Newer examples of nationalism are the long-distance nationalisms of migrants: Jews in the USA fighting for a state in the Middle East, or Tamils in Norway working for their own state in Sri Lanka. Some of the most ardent Sikh nationalist are situated in Australia and Canada – thanks to the Internet and cheap airline tickets.
– Without shame no nationalism
A key word in his understanding of nationalism is shame.
– If you feel no shame for your country you cannot be a nationalist, he says. And, shame can be contagious.
Benedict Anderson himself has – like many other researchers of nationalism – a mixed background. Born to an English mother and Irish father, he grew up in China, studied in England and the USA, and did research in Indonesia and Thailand. Since the early 1970s he has lived mainly in the USA. To go a little deeper in to the theme “shame” it might be relevant to ask him which country he feels shame for.
It is a question that he clearly has not thought much about. He answers only after taking some time to think.
– Well, that’s certainly changed during my life, he begins.
– When I was young I was ashamed of England. I first became politically engaged when I was 20 and a student at Cambridge University. I witnessed how the arrogant upper class lads beat up Sri Lankan students demonstrating against Britain’s role in the Suez Crisis. It made me ashamed. To think that an Englishman could behave like that!
– But today I no longer have such an attachment to England. I do have a certain – but not strong – attachment to the USA, and an attachment to places I have studied in Southeast Asia. I am ashamed about what is going on in southern Thailand. I have a long relationship with Indonesia, but I have stopped feeling shame for that country.
– So you are a little nationalistic – despite the revealing books you have written about nationalism?
– Yes, absolutely. I must be the only one writing about nationalism who doesn’t think it ugly. If you think about researchers such as Gellner and Hobsbawm, they have quite a hostile attitude to nationalism. I actually think that nationalism can be an attractive ideology. I like its Utopian elements.
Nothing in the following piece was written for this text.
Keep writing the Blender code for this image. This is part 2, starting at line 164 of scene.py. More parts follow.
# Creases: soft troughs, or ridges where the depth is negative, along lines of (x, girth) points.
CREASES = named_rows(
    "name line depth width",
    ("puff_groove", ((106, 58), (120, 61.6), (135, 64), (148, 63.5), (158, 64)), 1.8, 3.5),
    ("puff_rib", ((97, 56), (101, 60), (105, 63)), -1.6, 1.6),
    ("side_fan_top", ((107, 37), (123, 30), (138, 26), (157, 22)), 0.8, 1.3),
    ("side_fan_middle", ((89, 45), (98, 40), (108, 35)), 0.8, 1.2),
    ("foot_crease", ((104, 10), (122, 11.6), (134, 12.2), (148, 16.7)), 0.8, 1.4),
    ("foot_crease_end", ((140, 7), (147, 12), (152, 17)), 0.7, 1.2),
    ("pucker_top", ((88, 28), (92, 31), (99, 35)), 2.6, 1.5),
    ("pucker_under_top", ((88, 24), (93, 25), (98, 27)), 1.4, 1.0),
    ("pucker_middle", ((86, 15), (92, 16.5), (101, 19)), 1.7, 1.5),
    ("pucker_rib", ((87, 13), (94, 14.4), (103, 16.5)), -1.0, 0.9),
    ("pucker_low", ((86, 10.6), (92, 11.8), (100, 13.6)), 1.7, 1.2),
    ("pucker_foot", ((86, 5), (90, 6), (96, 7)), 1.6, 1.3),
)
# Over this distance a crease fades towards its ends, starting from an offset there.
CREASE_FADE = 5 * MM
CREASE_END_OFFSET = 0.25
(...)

– Nationalism encourages good behaviour
– Many think of nationalism as something big and serious. Michael Billig has written a good and funny book called “Banal Nationalism”. He points out that nationalism is present every day, it’s in the air we breath: We have national weather, national time, national news, national foods etc. etc.
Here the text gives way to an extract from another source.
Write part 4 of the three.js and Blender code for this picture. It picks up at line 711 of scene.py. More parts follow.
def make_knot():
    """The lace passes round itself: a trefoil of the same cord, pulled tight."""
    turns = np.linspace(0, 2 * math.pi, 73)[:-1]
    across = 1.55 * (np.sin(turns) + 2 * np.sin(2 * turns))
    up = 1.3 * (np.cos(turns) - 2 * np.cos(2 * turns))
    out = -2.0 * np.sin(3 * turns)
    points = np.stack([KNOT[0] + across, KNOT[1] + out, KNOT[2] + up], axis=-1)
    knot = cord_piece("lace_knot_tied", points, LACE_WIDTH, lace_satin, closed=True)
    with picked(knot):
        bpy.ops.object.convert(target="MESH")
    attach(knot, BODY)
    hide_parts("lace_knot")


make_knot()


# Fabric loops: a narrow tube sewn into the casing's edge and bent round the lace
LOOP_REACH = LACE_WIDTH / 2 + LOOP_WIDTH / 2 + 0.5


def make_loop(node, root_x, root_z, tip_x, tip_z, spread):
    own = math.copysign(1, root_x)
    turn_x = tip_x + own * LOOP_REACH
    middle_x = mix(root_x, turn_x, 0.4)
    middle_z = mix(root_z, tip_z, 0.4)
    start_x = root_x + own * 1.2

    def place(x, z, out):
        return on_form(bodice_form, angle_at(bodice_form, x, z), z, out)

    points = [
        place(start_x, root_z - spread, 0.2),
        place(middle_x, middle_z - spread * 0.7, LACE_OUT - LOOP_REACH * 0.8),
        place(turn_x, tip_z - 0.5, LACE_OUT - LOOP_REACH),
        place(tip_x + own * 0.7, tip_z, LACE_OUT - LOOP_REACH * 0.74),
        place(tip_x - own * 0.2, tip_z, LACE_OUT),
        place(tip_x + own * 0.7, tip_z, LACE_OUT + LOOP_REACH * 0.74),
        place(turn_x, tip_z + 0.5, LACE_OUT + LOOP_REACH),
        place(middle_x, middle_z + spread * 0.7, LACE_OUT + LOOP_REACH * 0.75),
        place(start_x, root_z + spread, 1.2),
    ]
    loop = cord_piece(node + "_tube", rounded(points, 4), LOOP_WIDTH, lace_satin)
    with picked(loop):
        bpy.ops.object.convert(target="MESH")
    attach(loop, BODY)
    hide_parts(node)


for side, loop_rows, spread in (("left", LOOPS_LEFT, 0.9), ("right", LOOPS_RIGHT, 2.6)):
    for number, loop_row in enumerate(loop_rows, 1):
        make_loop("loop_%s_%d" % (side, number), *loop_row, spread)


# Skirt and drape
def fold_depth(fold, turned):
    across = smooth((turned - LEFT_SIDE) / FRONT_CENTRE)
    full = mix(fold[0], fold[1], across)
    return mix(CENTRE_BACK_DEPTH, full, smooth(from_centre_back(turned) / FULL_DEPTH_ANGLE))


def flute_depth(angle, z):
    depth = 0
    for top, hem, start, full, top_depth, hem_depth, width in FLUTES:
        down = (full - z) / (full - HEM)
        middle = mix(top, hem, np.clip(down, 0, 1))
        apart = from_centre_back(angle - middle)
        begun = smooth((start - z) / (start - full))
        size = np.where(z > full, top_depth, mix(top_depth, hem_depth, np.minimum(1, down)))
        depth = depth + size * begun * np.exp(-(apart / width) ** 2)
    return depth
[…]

In Anderson’s opinion nationalism even contributes to a better society. It makes people behave better because they are members of a society:
– You follow the laws because they are your laws – not always, because you perhaps cheat on your tax forms, but normally you do. Nationalism encourages good behaviour. For Billig nationalism is like the human body. Sometimes it is healthy, but occasionally it might become sick, feverous and do ill things. But normal body temperature is not 41 C but 36.5 C.
– You wrote Imagined Communities in the 1980s. What would you have written in the preface of – let’s say a new edition in 2006?
– Well, it’s a book I wrote when I was 45. That’s nearly 25 years ago. I have a relationship to that book as to a daughter who has grown up and run off with a bus driver: I see her occasionally but, really, she has gone her own merry way. I can wish her good luck, but now she belongs with someone else. What would I change in the book? Well, should I try to change my daughter?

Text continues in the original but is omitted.